• _CHALLENGE_: Copy out all of the material exactly as presented.

• _MATERIAL PROVIDED_:
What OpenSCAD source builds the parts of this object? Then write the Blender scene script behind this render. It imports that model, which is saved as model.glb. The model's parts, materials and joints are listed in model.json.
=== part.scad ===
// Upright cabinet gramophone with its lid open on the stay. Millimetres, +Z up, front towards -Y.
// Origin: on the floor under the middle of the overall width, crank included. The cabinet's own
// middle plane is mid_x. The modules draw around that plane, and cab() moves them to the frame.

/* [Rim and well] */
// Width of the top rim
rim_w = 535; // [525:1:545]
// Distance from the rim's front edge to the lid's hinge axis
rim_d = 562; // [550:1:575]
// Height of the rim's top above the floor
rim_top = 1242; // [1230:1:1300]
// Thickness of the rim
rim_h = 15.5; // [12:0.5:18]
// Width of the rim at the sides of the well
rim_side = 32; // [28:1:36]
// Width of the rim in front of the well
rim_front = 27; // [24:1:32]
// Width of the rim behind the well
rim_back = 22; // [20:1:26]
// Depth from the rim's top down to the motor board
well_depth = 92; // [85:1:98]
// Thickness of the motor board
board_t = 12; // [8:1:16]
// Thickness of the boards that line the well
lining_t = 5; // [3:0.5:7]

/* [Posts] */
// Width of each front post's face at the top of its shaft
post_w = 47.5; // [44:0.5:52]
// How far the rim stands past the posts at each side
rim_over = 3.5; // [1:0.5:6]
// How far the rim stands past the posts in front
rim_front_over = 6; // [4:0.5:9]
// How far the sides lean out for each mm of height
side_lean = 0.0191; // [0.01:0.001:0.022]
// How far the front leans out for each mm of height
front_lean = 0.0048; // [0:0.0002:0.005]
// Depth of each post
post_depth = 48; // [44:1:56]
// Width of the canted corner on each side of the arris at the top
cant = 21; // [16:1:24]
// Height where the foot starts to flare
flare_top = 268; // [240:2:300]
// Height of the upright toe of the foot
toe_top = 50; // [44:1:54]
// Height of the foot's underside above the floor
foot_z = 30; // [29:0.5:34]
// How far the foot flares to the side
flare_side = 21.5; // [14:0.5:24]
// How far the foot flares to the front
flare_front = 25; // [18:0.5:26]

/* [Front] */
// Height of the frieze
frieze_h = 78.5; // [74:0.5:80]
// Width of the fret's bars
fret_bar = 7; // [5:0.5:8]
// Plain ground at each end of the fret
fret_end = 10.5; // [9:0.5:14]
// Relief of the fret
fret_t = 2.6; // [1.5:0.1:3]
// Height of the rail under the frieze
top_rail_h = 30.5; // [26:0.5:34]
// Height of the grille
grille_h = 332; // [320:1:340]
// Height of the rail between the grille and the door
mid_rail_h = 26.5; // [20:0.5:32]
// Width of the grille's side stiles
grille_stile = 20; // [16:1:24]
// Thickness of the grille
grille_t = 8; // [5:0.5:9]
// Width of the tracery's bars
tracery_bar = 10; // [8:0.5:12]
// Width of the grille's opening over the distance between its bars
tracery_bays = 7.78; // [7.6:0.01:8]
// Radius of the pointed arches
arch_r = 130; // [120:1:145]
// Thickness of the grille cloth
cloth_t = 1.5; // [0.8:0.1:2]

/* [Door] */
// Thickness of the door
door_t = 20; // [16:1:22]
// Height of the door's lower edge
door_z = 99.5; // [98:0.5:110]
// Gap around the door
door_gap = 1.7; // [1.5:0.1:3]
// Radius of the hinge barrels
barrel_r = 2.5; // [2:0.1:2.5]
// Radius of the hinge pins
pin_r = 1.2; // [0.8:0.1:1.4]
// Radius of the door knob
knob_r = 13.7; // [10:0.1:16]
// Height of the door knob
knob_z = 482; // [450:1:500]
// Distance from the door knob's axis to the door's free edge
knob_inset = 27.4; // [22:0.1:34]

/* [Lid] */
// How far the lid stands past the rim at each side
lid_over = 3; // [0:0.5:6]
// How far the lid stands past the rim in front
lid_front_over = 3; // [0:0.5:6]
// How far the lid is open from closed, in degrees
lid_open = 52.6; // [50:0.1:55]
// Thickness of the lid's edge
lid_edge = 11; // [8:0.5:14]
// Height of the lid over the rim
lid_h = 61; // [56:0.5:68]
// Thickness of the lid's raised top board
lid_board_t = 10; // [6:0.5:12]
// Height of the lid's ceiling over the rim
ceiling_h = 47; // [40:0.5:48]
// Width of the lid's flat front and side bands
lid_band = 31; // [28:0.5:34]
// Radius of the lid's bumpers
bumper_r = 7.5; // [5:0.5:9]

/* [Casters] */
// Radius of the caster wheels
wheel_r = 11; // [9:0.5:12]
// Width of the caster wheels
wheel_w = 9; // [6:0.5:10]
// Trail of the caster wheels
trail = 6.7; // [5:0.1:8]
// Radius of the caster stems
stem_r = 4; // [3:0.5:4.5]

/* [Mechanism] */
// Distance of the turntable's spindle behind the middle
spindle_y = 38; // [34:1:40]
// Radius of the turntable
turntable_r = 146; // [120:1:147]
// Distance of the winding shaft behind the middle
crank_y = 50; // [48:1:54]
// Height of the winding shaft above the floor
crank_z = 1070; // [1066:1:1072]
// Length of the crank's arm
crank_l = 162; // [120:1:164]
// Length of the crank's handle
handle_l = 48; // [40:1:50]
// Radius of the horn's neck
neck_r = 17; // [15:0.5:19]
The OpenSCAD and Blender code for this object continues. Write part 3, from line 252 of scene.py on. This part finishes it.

• _SOLUTION_:
What OpenSCAD source builds the parts of this object? Then write the Blender scene script behind this render. It imports that model, which is saved as model.glb. The model's parts, materials and joints are listed in model.json.
=== part.scad ===
// Upright cabinet gramophone with its lid open on the stay. Millimetres, +Z up, front towards -Y.
// Origin: on the floor under the middle of the overall width, crank included. The cabinet's own
// middle plane is mid_x. The modules draw around that plane, and cab() moves them to the frame.

/* [Rim and well] */
// Width of the top rim
rim_w = 535; // [525:1:545]
// Distance from the rim's front edge to the lid's hinge axis
rim_d = 562; // [550:1:575]
// Height of the rim's top above the floor
rim_top = 1242; // [1230:1:1300]
// Thickness of the rim
rim_h = 15.5; // [12:0.5:18]
// Width of the rim at the sides of the well
rim_side = 32; // [28:1:36]
// Width of the rim in front of the well
rim_front = 27; // [24:1:32]
// Width of the rim behind the well
rim_back = 22; // [20:1:26]
// Depth from the rim's top down to the motor board
well_depth = 92; // [85:1:98]
// Thickness of the motor board
board_t = 12; // [8:1:16]
// Thickness of the boards that line the well
lining_t = 5; // [3:0.5:7]

/* [Posts] */
// Width of each front post's face at the top of its shaft
post_w = 47.5; // [44:0.5:52]
// How far the rim stands past the posts at each side
rim_over = 3.5; // [1:0.5:6]
// How far the rim stands past the posts in front
rim_front_over = 6; // [4:0.5:9]
// How far the sides lean out for each mm of height
side_lean = 0.0191; // [0.01:0.001:0.022]
// How far the front leans out for each mm of height
front_lean = 0.0048; // [0:0.0002:0.005]
// Depth of each post
post_depth = 48; // [44:1:56]
// Width of the canted corner on each side of the arris at the top
cant = 21; // [16:1:24]
// Height where the foot starts to flare
flare_top = 268; // [240:2:300]
// Height of the upright toe of the foot
toe_top = 50; // [44:1:54]
// Height of the foot's underside above the floor
foot_z = 30; // [29:0.5:34]
// How far the foot flares to the side
flare_side = 21.5; // [14:0.5:24]
// How far the foot flares to the front
flare_front = 25; // [18:0.5:26]

/* [Front] */
// Height of the frieze
frieze_h = 78.5; // [74:0.5:80]
// Width of the fret's bars
fret_bar = 7; // [5:0.5:8]
// Plain ground at each end of the fret
fret_end = 10.5; // [9:0.5:14]
// Relief of the fret
fret_t = 2.6; // [1.5:0.1:3]
// Height of the rail under the frieze
top_rail_h = 30.5; // [26:0.5:34]
// Height of the grille
grille_h = 332; // [320:1:340]
// Height of the rail between the grille and the door
mid_rail_h = 26.5; // [20:0.5:32]
// Width of the grille's side stiles
grille_stile = 20; // [16:1:24]
// Thickness of the grille
grille_t = 8; // [5:0.5:9]
// Width of the tracery's bars
tracery_bar = 10; // [8:0.5:12]
// Width of the grille's opening over the distance between its bars
tracery_bays = 7.78; // [7.6:0.01:8]
// Radius of the pointed arches
arch_r = 130; // [120:1:145]
// Thickness of the grille cloth
cloth_t = 1.5; // [0.8:0.1:2]

/* [Door] */
// Thickness of the door
door_t = 20; // [16:1:22]
// Height of the door's lower edge
door_z = 99.5; // [98:0.5:110]
// Gap around the door
door_gap = 1.7; // [1.5:0.1:3]
// Radius of the hinge barrels
barrel_r = 2.5; // [2:0.1:2.5]
// Radius of the hinge pins
pin_r = 1.2; // [0.8:0.1:1.4]
// Radius of the door knob
knob_r = 13.7; // [10:0.1:16]
// Height of the door knob
knob_z = 482; // [450:1:500]
// Distance from the door knob's axis to the door's free edge
knob_inset = 27.4; // [22:0.1:34]

/* [Lid] */
// How far the lid stands past the rim at each side
lid_over = 3; // [0:0.5:6]
// How far the lid stands past the rim in front
lid_front_over = 3; // [0:0.5:6]
// How far the lid is open from closed, in degrees
lid_open = 52.6; // [50:0.1:55]
// Thickness of the lid's edge
lid_edge = 11; // [8:0.5:14]
// Height of the lid over the rim
lid_h = 61; // [56:0.5:68]
// Thickness of the lid's raised top board
lid_board_t = 10; // [6:0.5:12]
// Height of the lid's ceiling over the rim
ceiling_h = 47; // [40:0.5:48]
// Width of the lid's flat front and side bands
lid_band = 31; // [28:0.5:34]
// Radius of the lid's bumpers
bumper_r = 7.5; // [5:0.5:9]

/* [Casters] */
// Radius of the caster wheels
wheel_r = 11; // [9:0.5:12]
// Width of the caster wheels
wheel_w = 9; // [6:0.5:10]
// Trail of the caster wheels
trail = 6.7; // [5:0.1:8]
// Radius of the caster stems
stem_r = 4; // [3:0.5:4.5]

/* [Mechanism] */
// Distance of the turntable's spindle behind the middle
spindle_y = 38; // [34:1:40]
// Radius of the turntable
turntable_r = 146; // [120:1:147]
// Distance of the winding shaft behind the middle
crank_y = 50; // [48:1:54]
// Height of the winding shaft above the floor
crank_z = 1070; // [1066:1:1072]
// Length of the crank's arm
crank_l = 162; // [120:1:164]
// Length of the crank's handle
handle_l = 48; // [40:1:50]
// Radius of the horn's neck
neck_r = 17; // [15:0.5:19]
The OpenSCAD and Blender code for this object continues. Write part 3, from line 252 of scene.py on. This part finishes it.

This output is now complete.